Getting There and Getting Around
On this particular trip, we opted to take the bus instead of renting a car, which turned out to be a great decision. Bus service is wonderful between most European cities. At this time, borders hardly seem to exist; we didn't even notice when or where we passed from the Czech Republic into Austria. The bus we took was comfortable, ran every two hours, and even had coffee service and free internet (and of course a bathroom, too). This is all to say we had a lovely trip from Prague to Vienna by bus. Arriving this way was also ideal as the bus station was right by a subway station, so getting to our accommodation was easy.
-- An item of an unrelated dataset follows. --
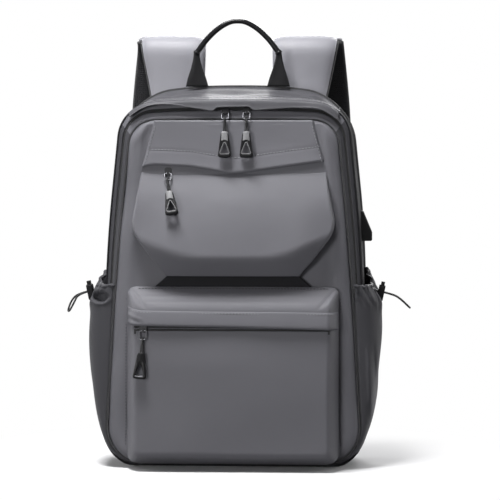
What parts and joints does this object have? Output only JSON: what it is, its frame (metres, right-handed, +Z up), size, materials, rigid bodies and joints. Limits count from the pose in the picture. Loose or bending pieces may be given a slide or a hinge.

The subway system in Vienna is the best I've ever experienced. It is easy to navigate, clean, and it takes you anywhere within the city in no time at all. There was a board at each stop that showed the subway map, what station was next, which side the doors would open on, and any advisories to be aware of. You can find underground stations around the city by looking for the large signs with the letter U. Tickets are available from self-serve machines in the station, but if you don't have change, there are booths where they can be purchased. They are also sold at newspaper stands in and around the stations. After buying your ticket, you need to validate it by stamping it at a machine next to the entrance. Children under ten travel free. To understand more about the public transportation system, check out their official site in English.
If arriving by plane, the fastest and easiest way into the city is the local train. Maps are everywhere, and it is all very clear and straightforward.
Of course, you can rent a car and follow a map or a GPS, but I've found that driving a car is harder than using public transportation in most European cities.